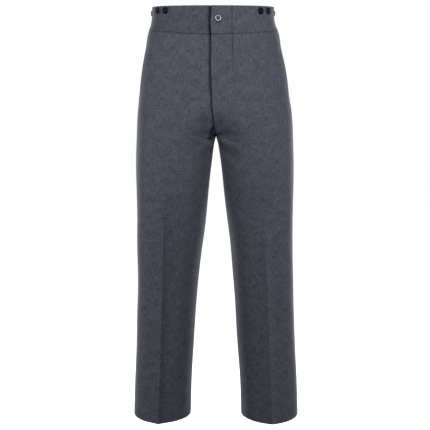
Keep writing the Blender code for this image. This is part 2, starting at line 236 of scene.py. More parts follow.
BACK_FOLDS = {
    Side.LEFT: [
        Fold((36, -336), (186, -372), 11, -3.4, 12),
        Fold((46, -356), (204, -402), 12, 3.0, 12),
        Fold((44, -384), (176, -440), 13, -2.6, 12),
        Fold((60, -420), (172, -478), 14, 1.8, 8),
        Fold((40, -286), (122, -262), 12, -1.4, -6),
        Fold((60, -654), (262, -676), 20, -2.2, 10),
        Fold((52, -684), (238, -706), 18, 2.0, 9),
        Fold((84, -716), (268, -728), 17, -1.6, -8),
        Fold((120, -128), (216, -172), 15, 1.0, 6),
        Fold((64, -980), (232, -1010), 22, -1.0, 8),
    ],
    Side.RIGHT: [
        Fold((38, -330), (170, -362), 11, -3.0, 11),
        Fold((42, -350), (194, -394), 12, 3.2, 13),
        Fold((48, -378), (168, -428), 13, -2.4, 10),
        Fold((64, -410), (190, -474), 15, 1.6, 9),
        Fold((36, -276), (110, -256), 12, -1.3, -5),
        Fold((72, -662), (252, -644), 19, 1.9, -9),
        Fold((58, -690), (258, -672), 18, -2.1, -8),
        Fold((76, -724), (226, -712), 18, 1.4, 7),
        Fold((112, -140), (206, -196), 15, -1.0, 6),
        Fold((72, -960), (226, -938), 22, 0.9, -8),
    ],
}


def cubic(values: Array, piece: Array, t: Array, slopes: Array, span: Array | float = 1) -> Array:
    """Cubic pieces between neighbouring values.

    Args:
        values: the values, one for each knot.
        piece: number of the knot that each piece starts at.
        t: how far along its piece each place lies, 0 to 1.
        slopes: slope at each knot.
        span: length of each piece.

    Returns:
        The curve's values.
    """
    rise = (2 * t**3 - 3 * t**2 + 1) * values[piece] + (3 * t**2 - 2 * t**3) * values[piece + 1]
    lean = (t**3 - 2 * t**2 + t) * slopes[piece] + (t**3 - t**2) * slopes[piece + 1]
    return rise + span * lean


def follow(table: list, column: str, levels: Array) -> Array:
    """Smooth curve through one column of a table: cubic pieces that share their slopes at the rows.

    Args:
        table: rows with a level, from the top down.
        column: name of the column.
        levels: where to read it, of any shape.

    Returns:
        The values at those levels.
    """
    known = np.array([row.level for row in table], float)[::-1]
    values = np.array([getattr(row, column) for row in table], float)[::-1]
    levels = np.clip(levels, known[0], known[-1])
    piece = np.clip(np.searchsorted(known, levels) - 1, 0, len(known) - 2)
    span = known[piece + 1] - known[piece]
    return cubic(values, piece, (levels - known[piece]) / span, np.gradient(values, known), span)


def smooth_through(values: Array, share: Array) -> Array:
    """Cubic curve through evenly numbered values, read at places between their numbers."""
    piece = np.clip(share.astype(int), 0, len(values) - 2)
    return cubic(values, piece, share - piece, np.gradient(values))


def ease(share: Array) -> Array:
    """0 to 1, leaving and arriving level: 3 s squared less 2 s cubed."""
    share = np.clip(share, 0, 1)
    return share * share * (3 - 2 * share)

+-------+

PROBLEM: Output the lines above verbatim and in full.

ANSWER:
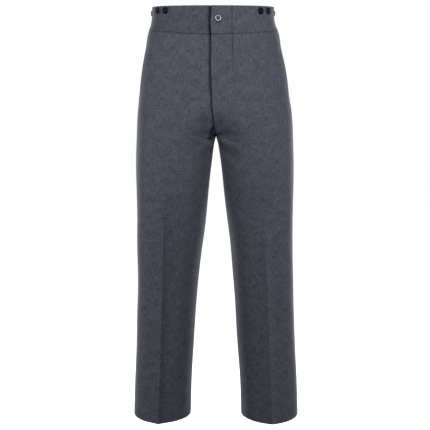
Keep writing the Blender code for this image. This is part 2, starting at line 236 of scene.py. More parts follow.
BACK_FOLDS = {
    Side.LEFT: [
        Fold((36, -336), (186, -372), 11, -3.4, 12),
        Fold((46, -356), (204, -402), 12, 3.0, 12),
        Fold((44, -384), (176, -440), 13, -2.6, 12),
        Fold((60, -420), (172, -478), 14, 1.8, 8),
        Fold((40, -286), (122, -262), 12, -1.4, -6),
        Fold((60, -654), (262, -676), 20, -2.2, 10),
        Fold((52, -684), (238, -706), 18, 2.0, 9),
        Fold((84, -716), (268, -728), 17, -1.6, -8),
        Fold((120, -128), (216, -172), 15, 1.0, 6),
        Fold((64, -980), (232, -1010), 22, -1.0, 8),
    ],
    Side.RIGHT: [
        Fold((38, -330), (170, -362), 11, -3.0, 11),
        Fold((42, -350), (194, -394), 12, 3.2, 13),
        Fold((48, -378), (168, -428), 13, -2.4, 10),
        Fold((64, -410), (190, -474), 15, 1.6, 9),
        Fold((36, -276), (110, -256), 12, -1.3, -5),
        Fold((72, -662), (252, -644), 19, 1.9, -9),
        Fold((58, -690), (258, -672), 18, -2.1, -8),
        Fold((76, -724), (226, -712), 18, 1.4, 7),
        Fold((112, -140), (206, -196), 15, -1.0, 6),
        Fold((72, -960), (226, -938), 22, 0.9, -8),
    ],
}


def cubic(values: Array, piece: Array, t: Array, slopes: Array, span: Array | float = 1) -> Array:
    """Cubic pieces between neighbouring values.

    Args:
        values: the values, one for each knot.
        piece: number of the knot that each piece starts at.
        t: how far along its piece each place lies, 0 to 1.
        slopes: slope at each knot.
        span: length of each piece.

    Returns:
        The curve's values.
    """
    rise = (2 * t**3 - 3 * t**2 + 1) * values[piece] + (3 * t**2 - 2 * t**3) * values[piece + 1]
    lean = (t**3 - 2 * t**2 + t) * slopes[piece] + (t**3 - t**2) * slopes[piece + 1]
    return rise + span * lean


def follow(table: list, column: str, levels: Array) -> Array:
    """Smooth curve through one column of a table: cubic pieces that share their slopes at the rows.

    Args:
        table: rows with a level, from the top down.
        column: name of the column.
        levels: where to read it, of any shape.

    Returns:
        The values at those levels.
    """
    known = np.array([row.level for row in table], float)[::-1]
    values = np.array([getattr(row, column) for row in table], float)[::-1]
    levels = np.clip(levels, known[0], known[-1])
    piece = np.clip(np.searchsorted(known, levels) - 1, 0, len(known) - 2)
    span = known[piece + 1] - known[piece]
    return cubic(values, piece, (levels - known[piece]) / span, np.gradient(values, known), span)


def smooth_through(values: Array, share: Array) -> Array:
    """Cubic curve through evenly numbered values, read at places between their numbers."""
    piece = np.clip(share.astype(int), 0, len(values) - 2)
    return cubic(values, piece, share - piece, np.gradient(values))


def ease(share: Array) -> Array:
    """0 to 1, leaving and arriving level: 3 s squared less 2 s cubed."""
    share = np.clip(share, 0, 1)
    return share * share * (3 - 2 * share)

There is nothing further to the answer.